Financial autonomy for LGAs: A must for Nigeria’s development


One of the advantages of federalism as a system of government is its flare for healthy competition which results in political, economic and social development of a country.

A cursory look at federal structures all over the world, gives a reflection of quantum development hinged on innovation and competition. Federalism allows each region or unit within a polity to grow at its own pace. Not only that, it also recognizes the uniqueness in each of all the component units within a polity.

Our heroes past were wiser enough to have seen these benefits inherent in this system of government and adopted it for the overall interest of the nation. Even though, local government was not recognized by law as the third-tier of government, not until 1976, it was adopted that year following the recommendations of Udorji’s Commission, on the reform of local government.

It is on this note that we wish to commend the Nigerian Financial Intelligence Unit (NFIU) on the steps the Unit has taken to ensure financial autonomy for the local governments in the country.

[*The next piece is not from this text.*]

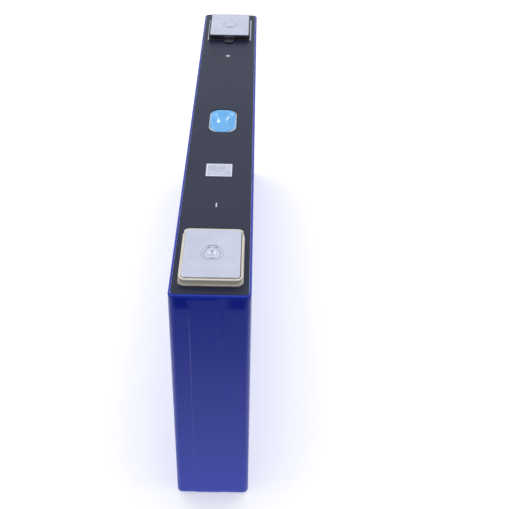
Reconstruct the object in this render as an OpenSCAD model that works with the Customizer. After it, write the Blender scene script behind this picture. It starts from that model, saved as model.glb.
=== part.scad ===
// Prismatic lithium-ion cell: a drawn can with a welded lid, two riveted terminals
// and a burst vent, wrapped in film, with two wound cores and their tabs inside.
// X runs across the thickness, Y along the length with the negative terminal at -Y, Z up.
// The origin is the middle of the underside.

/* [Cell] */
// Length over the film wrap, end to end
cell_l = 220; // [180:1:300]
// Thickness over the film wrap, between the two large faces
cell_w = 27.4; // [25:0.1:60]
// Height from the floor to the upper face of the cover sheet
body_h = 102.5; // [70:0.5:220]

/* [Can and lid] */
// Radius of the can's upright corners
can_corner_r = 1.8; // [1.4:0.1:4]
// Thickness of the can's side walls
can_wall = 0.6; // [0.4:0.05:1]
// Thickness of the can's floor
can_floor = 1; // [0.6:0.1:2]
// Thickness of the lid plate
lid_t = 2; // [1.8:0.1:3]

/* [Film and sheets] */
// Thickness of one layer of the wrap
film_t = 0.2; // [0.1:0.05:0.4]
// Width of the wrap folded over the lid's rim
film_lip = 0.8; // [0.4:0.1:1.1]
// Width of the wrap folded under the can's floor
film_hem = 6; // [3:0.5:10]
// Distance from the middle plane to the outer end flap's edge, on the -X side
outer_flap_x = 6.8; // [2:0.1:10]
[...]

We recall with gratitude that the Unit in May ,  announced that transactions on state and local governments joint accounts,  are only transitional accounts from where funds should go directly to the accounts of local governments.

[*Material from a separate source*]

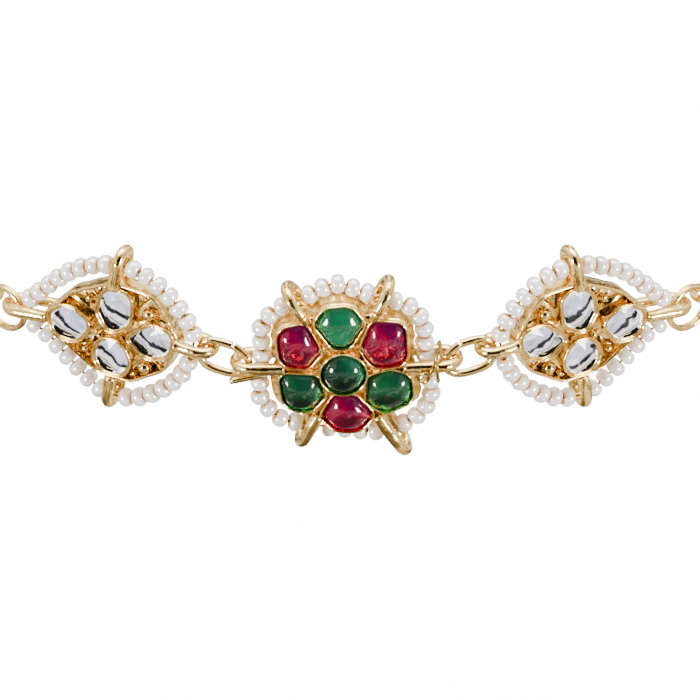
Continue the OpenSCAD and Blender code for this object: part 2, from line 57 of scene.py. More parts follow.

The Unit also set a ceiling on cash withdrawals from local governments accounts to a maximum of N500,000 per day and directed  banks to ensure strict compliance by making sure that allocation of local governments goes straight to their accounts.

But why were the Governors of the 36 states in the country opposing such a noble idea that is in the best interest of Nigerians, particularly those in the rural communities? Is there something they are not telling Nigerians?

The Governors under the aegis of the Nigerian Governors Forum (NGF), had described the directive to banks by NFIU as unconstitutional and we ask why?.

The immediate past chairman of the NGF and former Governor of Zamfara State, Abdulaziz Yari, in a letter to President Muhammadu Buhari, on behalf of  the Governors, called it an attempt to ridicule the 1999 Constitution.

The governors said they extracted “copiously from the constitution” to draw the attention of the president to section (6) (a) and (b) “which confers on the States and National Assemblies the powers to make provisions for statutory allocation of public revenue to the local councils in the federation and within the states respectively.”

Similarly, the governors added, Section 162 (6) expressly “provides for the creation of the States Joint Local Government Account (SJLGA) into which shall be paid all allocations to the LGAs of the State from the Federation Account and from the government of the state.”

“In principle, the NFIU should concentrate on its core mandate of anti-money laundering, AML activities and combating financing terrorism, CTF as prescribed in the Act establishing it and should desist from encroaching on or even breaching constitutional provisions,” the statement quoted the governors as saying.

“The Nigerian Financial Intelligence Unit (NFIU) is the Nigerian arm of the global Financial Intelligence Units (FIUs) once domiciled within the EFCC but now for the purpose of institutional location domiciled in the Central Bank of Nigeria, CBN.

“This means the NFIU is only mandated to trace or track laundered money that finds its way into terrorism financing and report such to the nation’s security agencies. The NFIU should seek to comply with those standards on combating Money Laundering and Financing of Terrorism and its proliferation as stipulated and not dabble into matters that are both constitutional and beyond NFIU purview,” the governors stated.

However considering the fact that almost 70 per cent of Nigerians leave in rural areas and the challenges confronting people who leave there, in terms of infrastructural presence, we urge the Governors to see reason with NFIU and withdraw the pending suit before Justice John Tsoho of the Federal High Court, Abuja Division.

According to the Federal Ministry of Power, Works and Housing, the local governments are responsible for 66.7 per cent (129,580km) of all the roads in the country.

Besides in the education sector, it is the responsibility of the local governments in all the  states of the federation to pay the salaries of primary school teachers and maintain the schools while in agriculture, most of the agricultural produce come from the rural areas and in most of these areas, there are no good roads to the market in the urban centres.

This is why it is said that the local government is the pillar of a federating unit, because of its closeness to the people.

We believe that if the local governments in the country are adequately funded and are freed from the apron string of the Governors, which the NFIU directive seeks to achieve, they will do well and make life more meaningful for the rural dwellers.

Apart from the fact that they are closer to the people, they wield enormous responsibilities and for that reason, they need to be financially independent to function the way they are supposed to function.

The bulk of the responsibilities in governance lies with the local governments, which is why it has become expedient for them to be financially independent for speedy socio-economic growth and development of the country.

We encourage President Muhammadu Buhari and members of the National Assembly, to do the needful by supporting a review of the Local Government Act for better strengthening of the independence of the local governments in the country. That way, the accelerated development that the country desires will happen.